§ **Job**:
Write out all of the data exactly as it appears.

§ **Available data**:
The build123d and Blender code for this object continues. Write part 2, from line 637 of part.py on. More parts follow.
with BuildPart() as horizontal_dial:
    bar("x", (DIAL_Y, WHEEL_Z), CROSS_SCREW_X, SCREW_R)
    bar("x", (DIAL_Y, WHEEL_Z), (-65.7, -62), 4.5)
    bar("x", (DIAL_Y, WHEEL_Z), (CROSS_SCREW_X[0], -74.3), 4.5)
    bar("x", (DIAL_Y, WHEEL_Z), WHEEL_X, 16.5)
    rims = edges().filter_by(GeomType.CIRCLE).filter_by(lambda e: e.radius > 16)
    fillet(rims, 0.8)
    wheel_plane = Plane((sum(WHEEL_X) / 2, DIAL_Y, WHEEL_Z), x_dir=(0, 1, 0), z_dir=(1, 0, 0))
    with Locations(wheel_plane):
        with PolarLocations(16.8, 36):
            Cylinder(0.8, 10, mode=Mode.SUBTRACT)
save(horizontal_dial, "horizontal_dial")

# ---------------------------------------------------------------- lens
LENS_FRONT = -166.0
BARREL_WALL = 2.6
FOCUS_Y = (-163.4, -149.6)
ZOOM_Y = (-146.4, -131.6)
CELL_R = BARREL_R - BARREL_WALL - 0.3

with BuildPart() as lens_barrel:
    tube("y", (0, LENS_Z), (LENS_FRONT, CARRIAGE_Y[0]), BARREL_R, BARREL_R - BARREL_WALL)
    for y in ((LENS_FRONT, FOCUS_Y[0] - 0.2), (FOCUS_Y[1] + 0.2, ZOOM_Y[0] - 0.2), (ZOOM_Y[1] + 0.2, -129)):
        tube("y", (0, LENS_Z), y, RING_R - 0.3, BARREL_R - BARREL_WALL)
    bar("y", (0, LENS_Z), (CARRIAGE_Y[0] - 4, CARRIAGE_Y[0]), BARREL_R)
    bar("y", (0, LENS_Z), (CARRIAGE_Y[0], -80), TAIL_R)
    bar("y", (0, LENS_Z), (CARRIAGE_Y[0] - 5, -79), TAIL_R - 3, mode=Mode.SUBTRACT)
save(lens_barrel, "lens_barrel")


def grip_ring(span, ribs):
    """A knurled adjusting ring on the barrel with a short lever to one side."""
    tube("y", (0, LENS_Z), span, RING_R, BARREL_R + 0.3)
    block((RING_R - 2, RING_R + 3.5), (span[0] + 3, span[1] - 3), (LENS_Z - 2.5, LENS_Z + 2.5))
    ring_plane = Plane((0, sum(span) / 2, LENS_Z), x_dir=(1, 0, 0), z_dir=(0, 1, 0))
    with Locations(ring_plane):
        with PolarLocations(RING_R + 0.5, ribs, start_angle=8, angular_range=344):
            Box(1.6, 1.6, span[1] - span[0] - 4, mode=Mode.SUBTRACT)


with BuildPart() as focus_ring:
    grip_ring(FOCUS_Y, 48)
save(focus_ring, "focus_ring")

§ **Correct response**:
The build123d and Blender code for this object continues. Write part 2, from line 637 of part.py on. More parts follow.
with BuildPart() as horizontal_dial:
    bar("x", (DIAL_Y, WHEEL_Z), CROSS_SCREW_X, SCREW_R)
    bar("x", (DIAL_Y, WHEEL_Z), (-65.7, -62), 4.5)
    bar("x", (DIAL_Y, WHEEL_Z), (CROSS_SCREW_X[0], -74.3), 4.5)
    bar("x", (DIAL_Y, WHEEL_Z), WHEEL_X, 16.5)
    rims = edges().filter_by(GeomType.CIRCLE).filter_by(lambda e: e.radius > 16)
    fillet(rims, 0.8)
    wheel_plane = Plane((sum(WHEEL_X) / 2, DIAL_Y, WHEEL_Z), x_dir=(0, 1, 0), z_dir=(1, 0, 0))
    with Locations(wheel_plane):
        with PolarLocations(16.8, 36):
            Cylinder(0.8, 10, mode=Mode.SUBTRACT)
save(horizontal_dial, "horizontal_dial")

# ---------------------------------------------------------------- lens
LENS_FRONT = -166.0
BARREL_WALL = 2.6
FOCUS_Y = (-163.4, -149.6)
ZOOM_Y = (-146.4, -131.6)
CELL_R = BARREL_R - BARREL_WALL - 0.3

with BuildPart() as lens_barrel:
    tube("y", (0, LENS_Z), (LENS_FRONT, CARRIAGE_Y[0]), BARREL_R, BARREL_R - BARREL_WALL)
    for y in ((LENS_FRONT, FOCUS_Y[0] - 0.2), (FOCUS_Y[1] + 0.2, ZOOM_Y[0] - 0.2), (ZOOM_Y[1] + 0.2, -129)):
        tube("y", (0, LENS_Z), y, RING_R - 0.3, BARREL_R - BARREL_WALL)
    bar("y", (0, LENS_Z), (CARRIAGE_Y[0] - 4, CARRIAGE_Y[0]), BARREL_R)
    bar("y", (0, LENS_Z), (CARRIAGE_Y[0], -80), TAIL_R)
    bar("y", (0, LENS_Z), (CARRIAGE_Y[0] - 5, -79), TAIL_R - 3, mode=Mode.SUBTRACT)
save(lens_barrel, "lens_barrel")


def grip_ring(span, ribs):
    """A knurled adjusting ring on the barrel with a short lever to one side."""
    tube("y", (0, LENS_Z), span, RING_R, BARREL_R + 0.3)
    block((RING_R - 2, RING_R + 3.5), (span[0] + 3, span[1] - 3), (LENS_Z - 2.5, LENS_Z + 2.5))
    ring_plane = Plane((0, sum(span) / 2, LENS_Z), x_dir=(1, 0, 0), z_dir=(0, 1, 0))
    with Locations(ring_plane):
        with PolarLocations(RING_R + 0.5, ribs, start_angle=8, angular_range=344):
            Box(1.6, 1.6, span[1] - span[0] - 4, mode=Mode.SUBTRACT)


with BuildPart() as focus_ring:
    grip_ring(FOCUS_Y, 48)
save(focus_ring, "focus_ring")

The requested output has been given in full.